• _Work to be completed_: Repeat the whole listing below, word for word.

# Stored data start

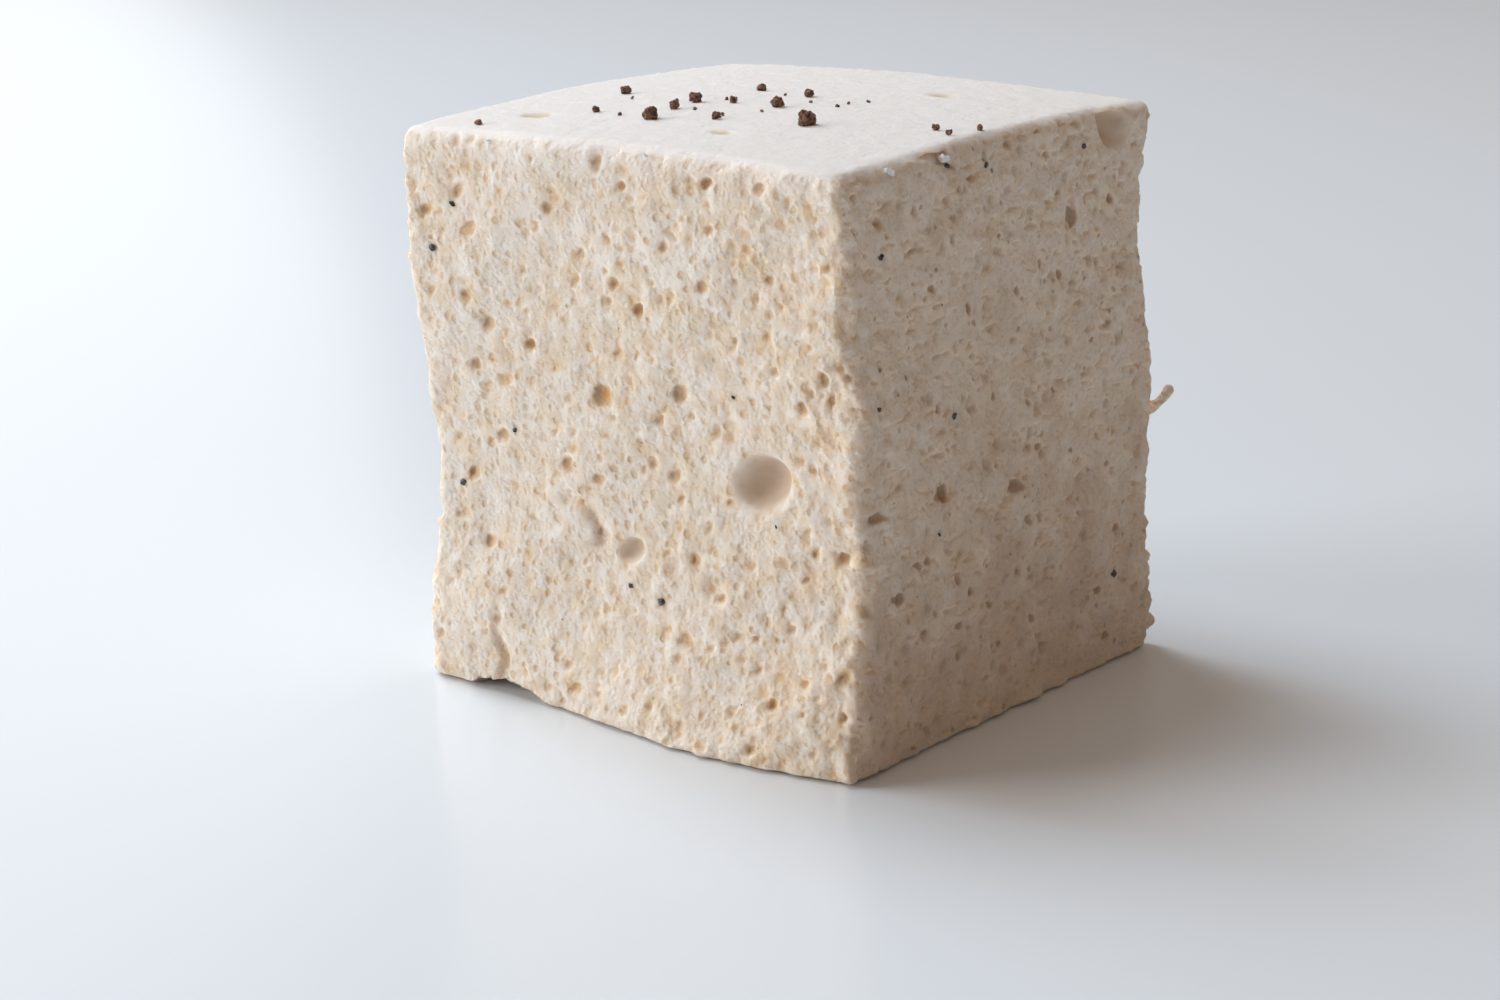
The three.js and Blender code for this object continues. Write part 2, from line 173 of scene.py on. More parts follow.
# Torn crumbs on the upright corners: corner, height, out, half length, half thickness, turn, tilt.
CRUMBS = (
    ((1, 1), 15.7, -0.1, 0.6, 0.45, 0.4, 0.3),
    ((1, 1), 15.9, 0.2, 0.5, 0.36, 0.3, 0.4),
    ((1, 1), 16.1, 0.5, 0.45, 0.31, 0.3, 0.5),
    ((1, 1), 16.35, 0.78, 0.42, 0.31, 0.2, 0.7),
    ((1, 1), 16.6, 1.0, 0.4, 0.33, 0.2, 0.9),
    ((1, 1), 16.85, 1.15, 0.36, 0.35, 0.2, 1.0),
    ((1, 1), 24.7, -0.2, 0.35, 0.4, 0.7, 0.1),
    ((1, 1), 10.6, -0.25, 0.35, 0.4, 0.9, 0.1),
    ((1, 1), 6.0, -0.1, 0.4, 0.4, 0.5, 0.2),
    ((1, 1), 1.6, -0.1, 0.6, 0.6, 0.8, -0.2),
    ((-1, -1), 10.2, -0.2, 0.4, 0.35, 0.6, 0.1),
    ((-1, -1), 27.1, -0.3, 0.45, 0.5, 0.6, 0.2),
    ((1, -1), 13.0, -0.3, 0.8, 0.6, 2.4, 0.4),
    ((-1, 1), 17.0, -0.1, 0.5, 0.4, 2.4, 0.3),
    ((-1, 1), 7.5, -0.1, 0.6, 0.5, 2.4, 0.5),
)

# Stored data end

• _Complete output_:
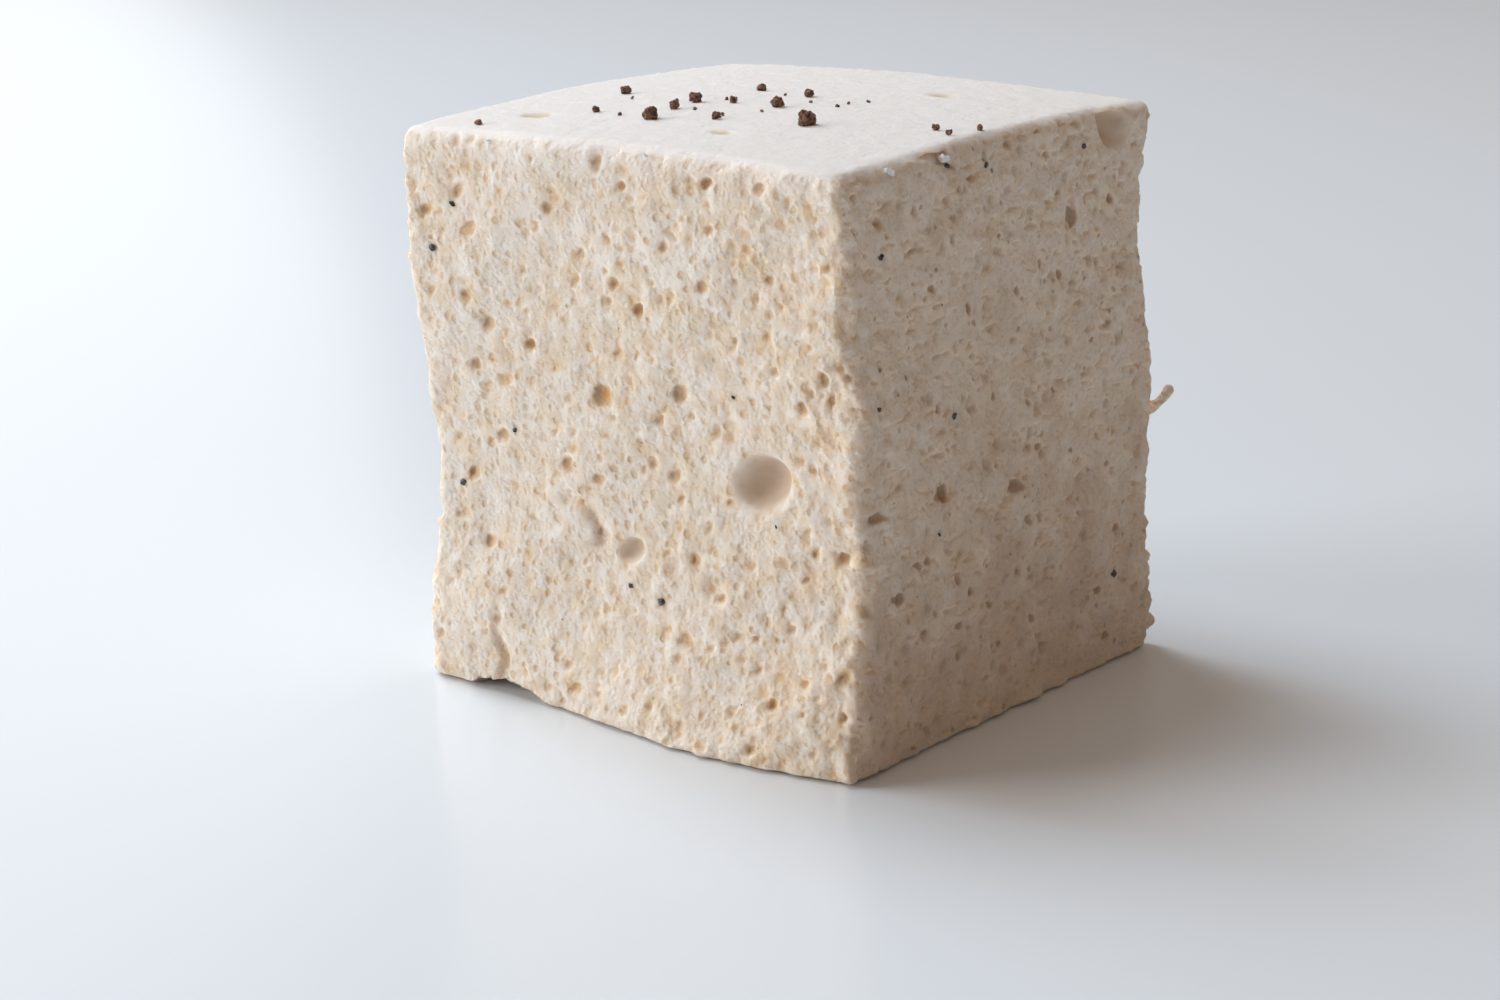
The three.js and Blender code for this object continues. Write part 2, from line 173 of scene.py on. More parts follow.
# Torn crumbs on the upright corners: corner, height, out, half length, half thickness, turn, tilt.
CRUMBS = (
    ((1, 1), 15.7, -0.1, 0.6, 0.45, 0.4, 0.3),
    ((1, 1), 15.9, 0.2, 0.5, 0.36, 0.3, 0.4),
    ((1, 1), 16.1, 0.5, 0.45, 0.31, 0.3, 0.5),
    ((1, 1), 16.35, 0.78, 0.42, 0.31, 0.2, 0.7),
    ((1, 1), 16.6, 1.0, 0.4, 0.33, 0.2, 0.9),
    ((1, 1), 16.85, 1.15, 0.36, 0.35, 0.2, 1.0),
    ((1, 1), 24.7, -0.2, 0.35, 0.4, 0.7, 0.1),
    ((1, 1), 10.6, -0.25, 0.35, 0.4, 0.9, 0.1),
    ((1, 1), 6.0, -0.1, 0.4, 0.4, 0.5, 0.2),
    ((1, 1), 1.6, -0.1, 0.6, 0.6, 0.8, -0.2),
    ((-1, -1), 10.2, -0.2, 0.4, 0.35, 0.6, 0.1),
    ((-1, -1), 27.1, -0.3, 0.45, 0.5, 0.6, 0.2),
    ((1, -1), 13.0, -0.3, 0.8, 0.6, 2.4, 0.4),
    ((-1, 1), 17.0, -0.1, 0.5, 0.4, 2.4, 0.3),
    ((-1, 1), 7.5, -0.1, 0.6, 0.5, 2.4, 0.5),
)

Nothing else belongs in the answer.